Tuesday, May 6, 2014

Mother's Day ... again...

So, I realized on Sunday after I kept mentioning that this upcoming Sunday was Mother's Day what that actually meant for me. In a nut shell it means nothing to me as an infertile woman. But when you unpack that little nut shell it means so much more, but mostly unhappy feelings. I think people often misunderstand my feelings about Mother's Day, my infertility and baby-oriented events. I often don't talk about it because my pain makes others uncomfortable, so here's a look inside my tough shell.

Usually people assume that I avoid baby-showers and mother's day because I'm sad I'm not a mother or that I don't have a baby. I think this drives me the most crazy. I don't really care for it because it basically breaks all my feelings into this tiny little sad package that makes it easy for people to understand without every really having to try to empathize with my emotions or understand the pains I feel.

When I was younger I was sure I'd have an easy time getting pregnant. I figured I'd be close to done with having kids by the time I was 30. Yet now I'm 29 and still childless. I'm not just sad I don't have kids yet, I'm sad I've lost my dream and expectations. I thought I'd be a stay-at-home mother making cookies for my kids after school. I thought I'd be a young mother who had energy to keep up with my children. With each year and event I'm reminded those dreams are lost to me. One day I might have those things, but not in the way I dreamed or envisioned. The expectations for my life are now dead and I have to grieve that loss each and every time I'm reminded.

As I attend church on Mother's Day they often give a little token to the mothers, but they try to include all women so no one feels left out. Yet, that just makes me sadder because I know very well that I don't belong with them. I don't have kids to talk about or the same concerns. We're in different phases of life. It's patronizing to me to be included. Some flower, book or chocolate is not going to make me feel better about my infertility. I don't want to be left out either, especially if it's chocolate, but I also don't want to be included out of the guilt of the fertile either.

One of the things I often feel saddest about is all the doting on pregnant ladies. I always saw myself being the tired pregnant lady with a cute waddle that people want to help and give belly rubs. Again, that is not my pleasure. People often seem put out that I'm not excited to go to someone's baby shower, but honestly if we're not super close I just can't get too excited about someone else's pregnancy while it causes me such anguish. I know this is pretty selfish, but it's how I feel regardless of it's flaws.
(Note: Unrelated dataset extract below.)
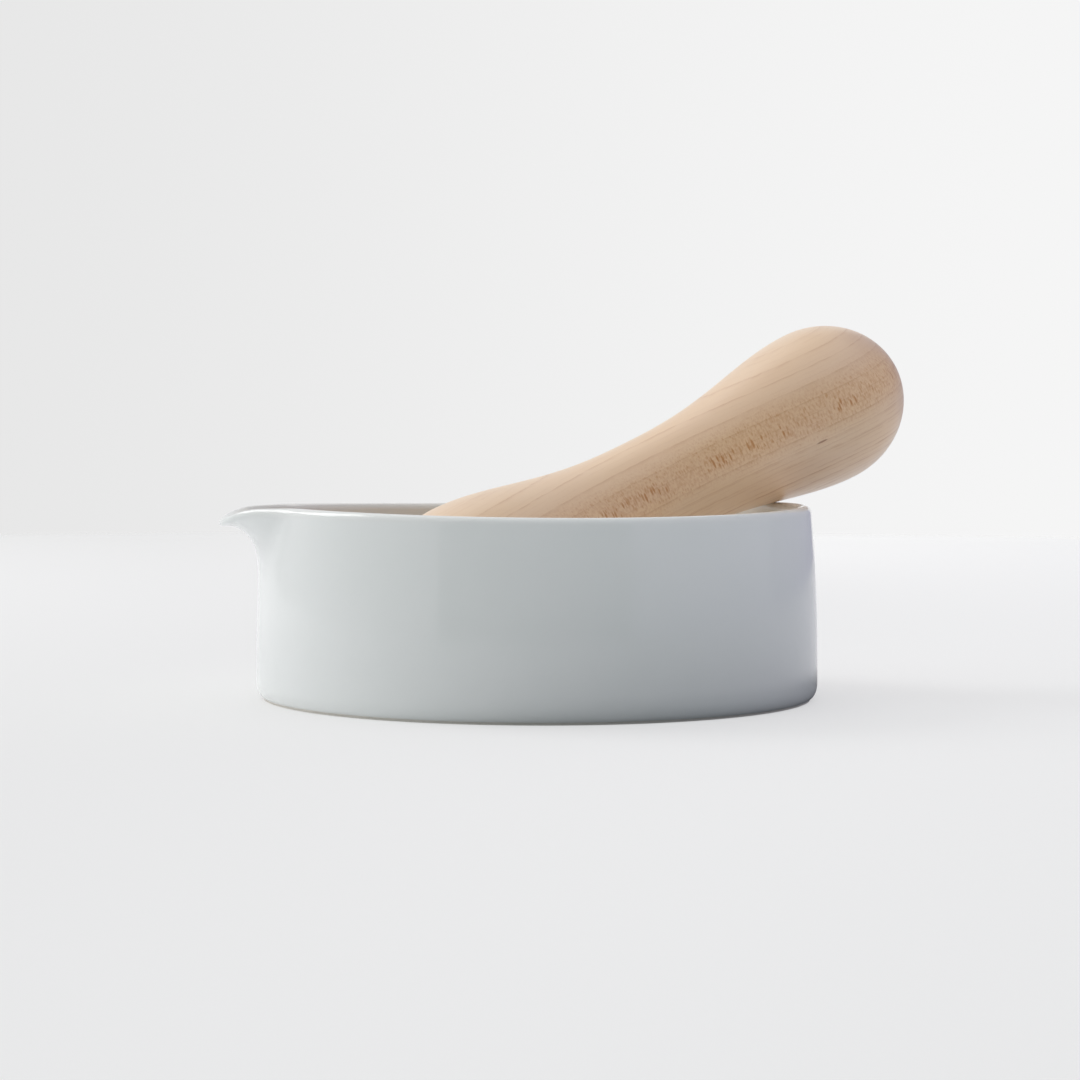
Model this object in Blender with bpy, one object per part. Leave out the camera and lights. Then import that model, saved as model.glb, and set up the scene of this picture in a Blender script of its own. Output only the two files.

Physically I feel like I'm broken. So many women around me are able to get pregnant, yet I am not. This isn't their doing or anything people can protect me from. As a woman and daughter of God, I'm supposed to multiple and replenish the Earth. However, that is not possible for me at this time. Every time I see a pregnant woman I realize how much my body is failing me. Even when I try to do better it still doesn't work out. To compound these issues it makes me feel like a failure as a wife. My husband also wants children and he'll be the best father, but I can't give him that. I want nothing more than to see him hold our babies and chase our children around. I feel like a huge failure and disappointment, even though he doesn't feel those things.

All in all, days like Mother's Day are just hard for me. I have no problem with mothers or pregnant women. I just don't want to be surrounded by this huge reminder of what I've lost and what I struggle to attain. I know it will happen in time and how it's supposed to, but I don't know when or how that will be. It's truly a mourning process I restart each time I'm faced with these types of things. Platitudes are not much help. What would help me the most is talking to me like a real person. I'm open about my feelings if you want to know. Please don't assume you understand how I feel.




Side note: This are very honest, rough feelings. I can't be sure this is very clear or coherent. Also, not all women feel this way. So if someone you know struggles with infertility don't be afraid to ask, but also give them room to have feelings you may not know or relate to.